--- AVAILABLE DATA ---
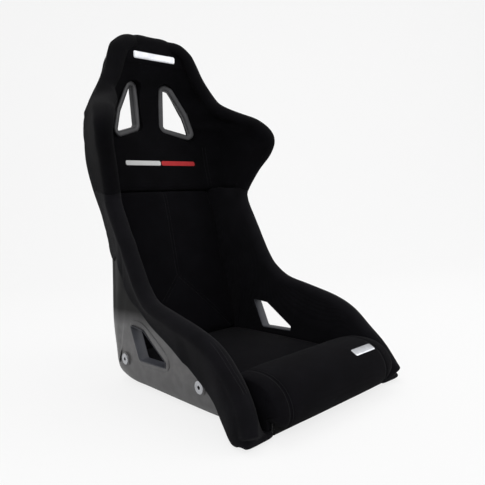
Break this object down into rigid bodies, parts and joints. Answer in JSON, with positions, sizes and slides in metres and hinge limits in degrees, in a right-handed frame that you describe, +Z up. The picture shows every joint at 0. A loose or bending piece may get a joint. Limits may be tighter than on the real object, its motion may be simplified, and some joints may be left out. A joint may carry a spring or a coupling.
{
  "type": "racing seat",
  "caption": "Fixed-back bucket racing seat with a moulded shell, shoulder wings, harness openings and padded black covers.",
  "frame": {"origin": "middle of the seat's width and length, on the flat underside of the base", "axes": "+Z up, -Y towards the front of the seat, +X to the right in a view from the front"},
  "size_m": [0.5368, 0.6545, 0.8826],
  "materials": {
    "shell_gelcoat": "moulded gel-coat, satin grey",
    "plate_steel": "plain steel strip",
    "insert_steel": "bright zinc plating",
    "bezel_plastic": "satin dark grey",
    "lining_plastic": "satin dark grey",
    "grommet_rubber": "matt black",
    "cover_fabric": "fine knitted black cover",
    "cushion_fabric": "fine knitted black cover",
    "apron_fabric": "fine knitted black cover",
    "hook_tape": "hook-and-loop tape",
    "patch_silver": "silver film, blank",
    "bar_white": "raised white print, plain",
    "bar_red": "raised red print, plain"
  },
  "bodies": {
    "root": {"shell_thighs": "shell_gelcoat", "shell_hips": "shell_gelcoat", "shell_loins": "shell_gelcoat", "shell_back": "shell_gelcoat", "mount_plate_left": "plate_steel", "mount_plate_right": "plate_steel", "mount_inserts": "insert_steel", "harness_trim_left": "bezel_plastic", "harness_trim_right": "bezel_plastic", "lap_trim_left": "lining_plastic", "lap_trim_right": "lining_plastic", "crotch_slot_trim": "grommet_rubber", "upper_pad": "cover_fabric", "side_bolster_left": "cover_fabric", "side_bolster_right": "cover_fabric", "lower_back_cushion": "cushion_fabric", "seat_cushion": "cushion_fabric", "front_cushion": "cushion_fabric", "front_apron": "apron_fabric", "seat_cushion_strips": "hook_tape", "back_cushion_strips": "hook_tape", "front_cushion_strip": "hook_tape", "head_patch": "patch_silver", "front_patch": "patch_silver", "chest_bar_white": "bar_white", "chest_bar_red": "bar_red"}
  },
  "joints": []
}
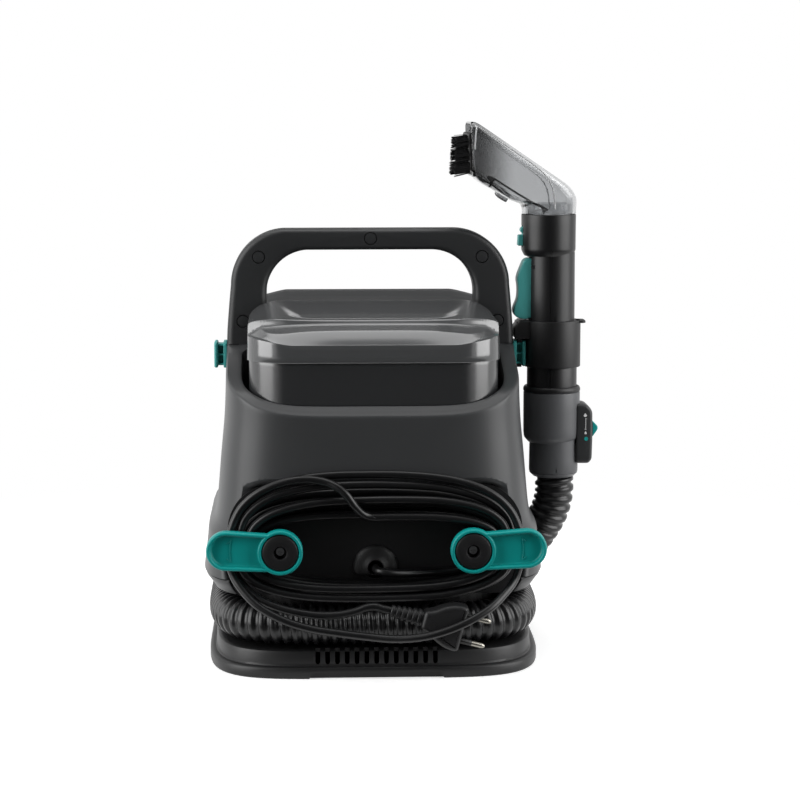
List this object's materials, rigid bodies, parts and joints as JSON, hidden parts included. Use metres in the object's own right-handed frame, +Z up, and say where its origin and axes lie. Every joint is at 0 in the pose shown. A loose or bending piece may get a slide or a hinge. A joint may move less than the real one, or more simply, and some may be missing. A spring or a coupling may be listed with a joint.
{
  "type": "spot extractor",
  "caption": "Portable spot extractor with a carry arch, lift-out clean and dirty tanks, a ribbed hose wound in the base, a side-clipped hand wand and a lead on turning hooks.",
  "frame": {"origin": "middle of the base on the floor it stands on", "axes": "+Z up, -Y towards the cord side with the wrap hooks, +X towards the side that carries the wand"},
  "size_m": [0.3134, 0.3315, 0.4106],
  "materials": {
    "body_plastic": "semi-gloss moulded",
    "dark_plastic": "semi-gloss moulded",
    "black_plastic": "fine-grained moulded",
    "rubber": "matt",
    "hose_plastic": "ribbed, semi-gloss",
    "lead_pvc": "smooth flexible PVC",
    "teal_plastic": "satin moulded",
    "pale_teal_plastic": "satin moulded",
    "clear_plastic": "clear, lightly smoked",
    "smoked_plastic": "smoked transparent",
    "steel": "plated",
    "light_metal": "pressed",
    "plug_brass": "nickel-washed"
  },
  "bodies": {
    "body": {"base_pan": "black_plastic", "rubber_feet": "rubber", "hose_core": "black_plastic", "lower_shell": "dark_plastic", "main_shell": "body_plastic", "tank_deck": "dark_plastic", "centre_spine": "body_plastic", "cord_panel": "black_plastic", "cord_gland": "black_plastic", "hook_post_left": "black_plastic", "hook_post_right": "black_plastic", "hook_screws": "steel", "handle_rear": "dark_plastic", "handle_front": "dark_plastic", "handle_plugs": "black_plastic", "side_stud_left": "pale_teal_plastic", "side_stud_right": "pale_teal_plastic", "motor_can": "steel", "motor_bearings": "steel", "fan_housing": "black_plastic", "water_pump": "black_plastic", "suction_duct": "black_plastic", "switch_box": "black_plastic", "hose_port": "black_plastic", "suction_hose": "hose_plastic", "hose_riser": "hose_plastic", "cord_lead": "lead_pvc", "cord_hank": "lead_pvc", "cord_tail": "lead_pvc", "plug_relief": "black_plastic", "plug_body": "black_plastic", "plug_pins": "plug_brass"},
    "left_hook": {"cord_hook_left": "teal_plastic"},
    "right_hook": {"cord_hook_right": "teal_plastic"},
    "rotor": {"motor_shaft": "steel", "fan_impeller": "light_metal"},
    "button": {"power_button": "pale_teal_plastic"},
    "clean_tank_body": {"clean_tank": "clear_plastic", "tank_valve_seat": "black_plastic", "valve_spring": "steel"},
    "clean_lid_body": {"clean_lid": "clear_plastic"},
    "valve": {"tank_valve": "pale_teal_plastic"},
    "dirty_tank_body": {"dirty_tank": "smoked_plastic", "inlet_pipe": "black_plastic"},
    "dirty_lid_body": {"dirty_lid": "dark_plastic", "float_cage": "black_plastic"},
    "float": {"float_ball": "pale_teal_plastic"},
    "wand": {"wand_tube": "black_plastic", "wand_bracket": "black_plastic", "hose_cuff": "body_plastic", "cuff_ring": "black_plastic", "control_box": "dark_plastic", "trigger_pin": "steel"},
    "trigger_lever": {"trigger": "pale_teal_plastic"},
    "latch": {"nozzle_latch": "pale_teal_plastic"},
    "slider": {"flow_slider": "teal_plastic"},
    "nozzle_head": {"nozzle": "clear_plastic", "nozzle_seal": "rubber", "spray_tip": "black_plastic", "brush": "black_plastic"}
  },
  "joints": [
    {"name": "hook_left_turn", "type": "hinge", "parent": "body", "child": "left_hook", "pos_m": [-0.0712, -0.155, 0.097], "axis": [0, 1, 0], "range_deg": [0, 180]},
    {"name": "hook_right_turn", "type": "hinge", "parent": "body", "child": "right_hook", "pos_m": [0.0712, -0.155, 0.097], "axis": [0, -1, 0], "range_deg": [0, 180]},
    {"name": "rotor_spin", "type": "hinge", "parent": "body", "child": "rotor", "pos_m": [0, 0.012, 0.05], "axis": [0, 0, 1], "continuous": true},
    {"name": "power_press", "type": "slide", "parent": "body", "child": "button", "axis": [0, 0, -1], "range_m": [0, 0.0025], "stiffness_N_per_m": 800, "springref_m": -0.001},
    {"name": "clean_tank_lift", "type": "slide", "parent": "body", "child": "clean_tank_body", "axis": [0, 0, 1], "range_m": [0, 0.06]},
    {"name": "clean_lid_lift", "type": "slide", "parent": "clean_tank_body", "child": "clean_lid_body", "axis": [0, 0, 1], "range_m": [0, 0.025]},
    {"name": "valve_lift", "type": "slide", "parent": "clean_tank_body", "child": "valve", "axis": [0, 0, 1], "range_m": [0, 0.004], "stiffness_N_per_m": 150, "springref_m": -0.004, "deforming": ["valve_spring"]},
    {"name": "dirty_tank_lift", "type": "slide", "parent": "body", "child": "dirty_tank_body", "axis": [0, 0, 1], "range_m": [0, 0.06]},
    {"name": "dirty_lid_lift", "type": "slide", "parent": "dirty_tank_body", "child": "dirty_lid_body", "axis": [0, 0, 1], "range_m": [0, 0.025]},
    {"name": "float_rise", "type": "slide", "parent": "dirty_lid_body", "child": "float", "axis": [0, 0, 1], "range_m": [0, 0.014]},
    {"name": "wand_unclip", "type": "slide", "parent": "body", "child": "wand", "axis": [0, 1, 0], "range_m": [0, 0.05], "deforming": ["hose_riser"]},
    {"name": "trigger_squeeze", "type": "hinge", "parent": "wand", "child": "trigger_lever", "pos_m": [0.1285, 0, 0.296], "axis": [0, -1, 0], "range_deg": [0, 9], "stiffness_Nm_per_rad": 0.5, "springref_deg": -8.59},
    {"name": "latch_press", "type": "slide", "parent": "wand", "child": "latch", "axis": [1, 0, 0], "range_m": [0, 0.0025], "stiffness_N_per_m": 600, "springref_m": -0.001},
    {"name": "slider_shift", "type": "slide", "parent": "wand", "child": "slider", "axis": [0, 0, 1], "range_m": [-0.01, 0.004]},
    {"name": "nozzle_pull", "type": "slide", "parent": "wand", "child": "nozzle_head", "axis": [0, 0, 1], "range_m": [0, 0.03]}
  ]
}
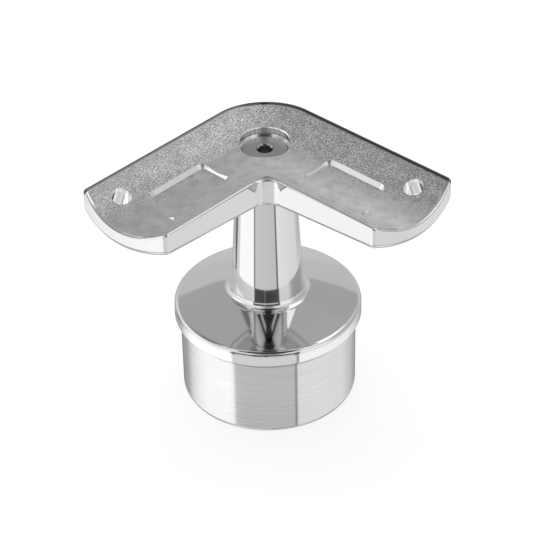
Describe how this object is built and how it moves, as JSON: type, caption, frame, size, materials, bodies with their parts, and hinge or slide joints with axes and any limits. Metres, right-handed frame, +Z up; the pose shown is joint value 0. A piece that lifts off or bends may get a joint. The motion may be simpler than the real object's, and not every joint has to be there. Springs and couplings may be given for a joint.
{
  "type": "handrail corner saddle",
  "caption": "Cast stainless corner saddle: a hollowed L plate carries the mitred corner of a round rail, screwed on a tapered stem whose spigot cap closes a tubular post",
  "frame": {"origin": "on the post's axis, at the lower end of the spigot", "axes": "Z up along the post's axis; the plate's arms run to -X -Y and +X -Y at 45 degrees, so that the corner points to +Y and X lies across both arms"},
  "size_m": [0.0756, 0.059, 0.068],
  "materials": {
    "plate_steel": "matte cast seat, mirror-polished edge and underside",
    "cap_steel": "mirror-polished stainless, spigot left as turned",
    "screw_steel": "plain stainless, as machined"
  },
  "bodies": {
    "root": {"saddle_plate": "plate_steel", "post_cap": "cap_steel", "saddle_screw": "screw_steel"}
  },
  "joints": []
}
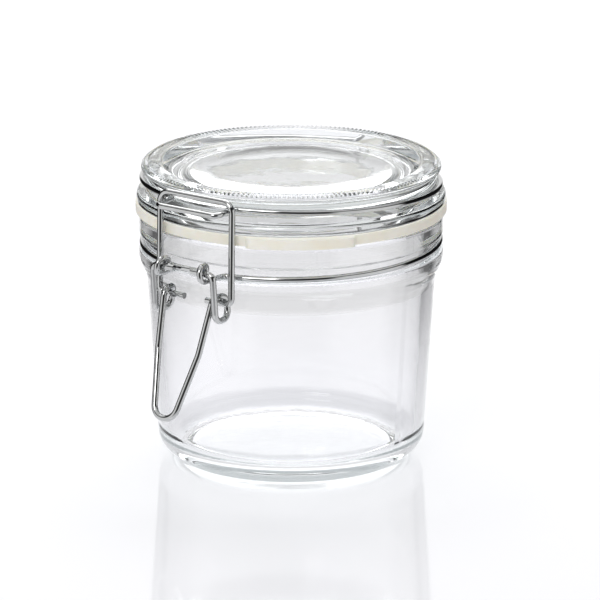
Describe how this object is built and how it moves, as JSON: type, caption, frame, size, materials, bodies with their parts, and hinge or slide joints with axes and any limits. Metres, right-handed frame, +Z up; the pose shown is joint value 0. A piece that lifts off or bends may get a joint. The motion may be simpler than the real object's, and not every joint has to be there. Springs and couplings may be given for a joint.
{
  "type": "clip-top glass jar",
  "caption": "Clear glass preserving jar with a hinged glass lid, rubber sealing ring and sprung wire clasp.",
  "frame": {"origin": "centre of the foot, on the plane the jar stands on", "axes": "+Z up along the jar's axis, clasp towards -Y, rear hinge towards +Y, all hinge axes along X"},
  "size_m": [0.096, 0.1181, 0.0931],
  "materials": {
    "glass": "clear pressed soda-lime glass",
    "wire": "bright drawn stainless steel wire",
    "rubber_ring": "matt cream rubber"
  },
  "bodies": {
    "jar": {"jar_glass": "glass", "neck_wire": "wire"},
    "lid": {"lid_glass": "glass", "lid_wire": "wire", "gasket": "rubber_ring"},
    "lever": {"lever_wire": "wire"},
    "bail": {"bail_wire": "wire"}
  },
  "joints": [
    {"name": "lid_hinge", "type": "hinge", "parent": "jar", "child": "lid", "pos_m": [0, 0.05, 0.0688], "axis": [-1, 0, 0], "range_deg": [0, 115]},
    {"name": "lever_pivot", "type": "hinge", "parent": "jar", "child": "lever", "pos_m": [0, -0.0545, 0.0698], "axis": [-1, 0, 0], "range_deg": [0, 90]},
    {"name": "bail_pivot", "type": "hinge", "parent": "lever", "child": "bail", "pos_m": [0, -0.0483, 0.0596], "axis": [-1, 0, 0], "range_deg": [-150, 0]}
  ],
  "couplings": [
    {"joint": "bail_pivot", "follows": "lever_pivot", "ratio": -1.65}
  ]
}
---
_PROMPT_
Your task is to list each line of the records with the word "loose".

_COMPLETE RESPONSE_
Break this object down into rigid bodies, parts and joints. Answer in JSON, with positions, sizes and slides in metres and hinge limits in degrees, in a right-handed frame that you describe, +Z up. The picture shows every joint at 0. A loose or bending piece may get a joint. Limits may be tighter than on the real object, its motion may be simplified, and some joints may be left out. A joint may carry a spring or a coupling.
List this object's materials, rigid bodies, parts and joints as JSON, hidden parts included. Use metres in the object's own right-handed frame, +Z up, and say where its origin and axes lie. Every joint is at 0 in the pose shown. A loose or bending piece may get a slide or a hinge. A joint may move less than the real one, or more simply, and some may be missing. A spring or a coupling may be listed with a joint.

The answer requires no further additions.